Fractured relationships and untreated mental illness
In the months before her disappearance, Rebekah’s behavior was erratic, evidence of what Weaverli and Albro believe was undiagnosed bipolar disorder. “I believe she was in a manic state prior to disappearing,” Albro says.
In addition to staying up all night ranting and raving and coming up with grandiose plans, Rebekah “began drinking heavily and racking up massive credit card debt, and generally became out of control,” according to Weaverli.
He took her to an appointment with a mental health specialist, but she never followed through with treatment.
Rebekah’s relationship with Weaverli, friends, and family had become strained. The last time anyone saw her was when she showed up at her mother’s Portland residence in late April 2007. It was late, and Rebekah was behaving strangely. Her mother asked her to go home and get some sleep.
Weaverli says he saw her a day or two before that, when “she arrived at my house at about 3 am, drunk and babbling. I was able to get her to lie down and she immediately fell asleep. In the morning she left promptly.”

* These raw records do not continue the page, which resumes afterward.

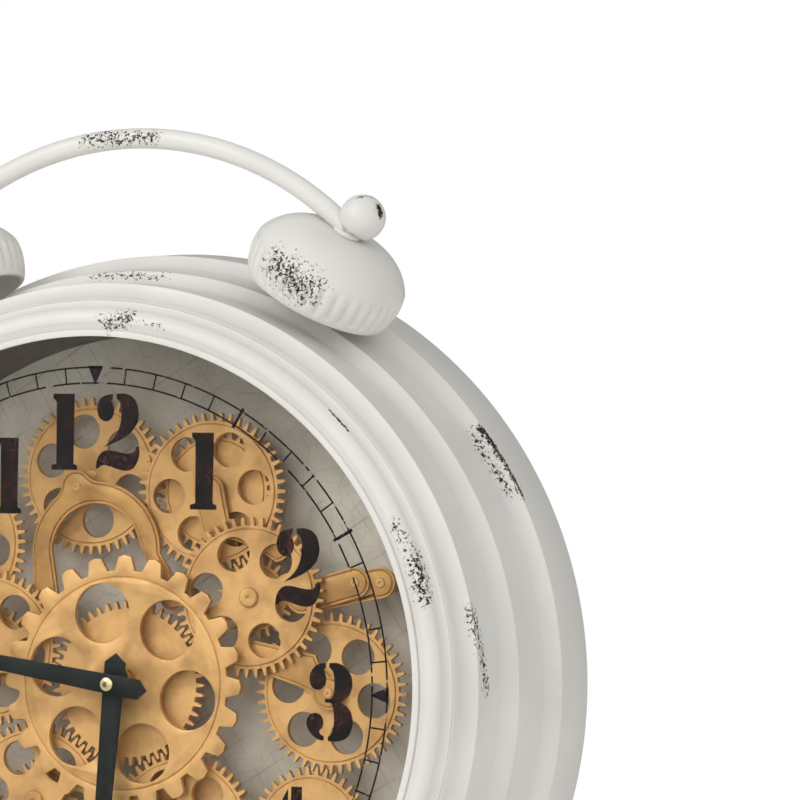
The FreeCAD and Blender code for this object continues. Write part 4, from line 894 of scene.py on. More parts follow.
@dataclass
class BellWork:
    """Two bells with a gadrooned skirt, their ball knobs and the bent tube handle."""

    studs: dict[str, Stud] = field(default_factory=lambda: {
        "right": Stud(26.6, 30.0, 9.0, 195.9), "left": Stud(-27.0, -23.0),
    })
    knobs: dict[str, Stud] = field(default_factory=lambda: {
        "right": Stud(27.0, 38.0), "left": Stud(-27.0, -30.0),
    })
    profile: tuple = (
        (3.1, 0.0), (11.0, 0.0, -22.0), (30.9, -12.5, -22.0), (28.6, -28.4), (27.0, -28.4), (29.3, -16.0),
        (23.0, -6.5), (11.0, -1.6), (3.1, -1.6),
    )
    flutes: int = 36
    flute_depth: float = 1.25
    flute_top: float = -10.5
    flute_foot: float = -26.3
    flute_arch: float = 3.0
    flute_roundness: float = 0.7
    top_fade: float = 4.0
    foot_fade: float = 1.5
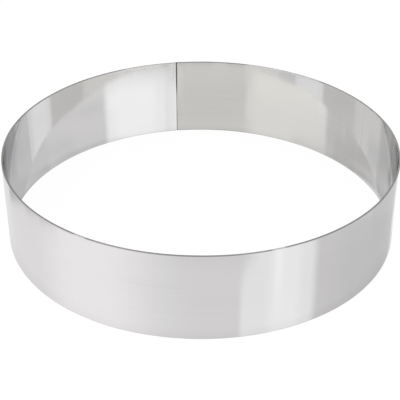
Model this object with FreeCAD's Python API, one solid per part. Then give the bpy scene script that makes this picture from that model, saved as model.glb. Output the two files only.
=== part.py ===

Weaverli never heard from her again.
What happened to Rebekah Bramel?
“I had no reason to believe she was a danger to others,” Weaverli says, “but she clearly had become a danger to herself. More than once, she told me that the world would be a better place if she never existed.”
A major setback in figuring out what happened to Rebekah was the gap between when her vehicle turned up and when the tow company notified the owner that it had been recovered. The vehicle sat on the tow lot for about a month before the owner was notified. The tow company should have notified the police about the vehicle immediately, which would have triggered a search effort. The tow company’s negligence resulted in a major delay in search efforts that might have been successful had they been conducted sooner.
While there are a number of possibilities, and we may never know what really happened to Rebekah, she most likely committed suicide.
According to Weaverli, “She drove her friend’s truck into the forest as far as it would go. I believe that with the same force of will she exhibited with plants, she deliberately let herself die. I think she managed to hide herself deep in the forest and then purposely stayed in that location until death. I think she is still there; it was her one perfect act. She truly disappeared without a trace, trying to fulfill the sad wish to have ‘never existed.’ Of course, for those who loved her, that erasure was never possible.”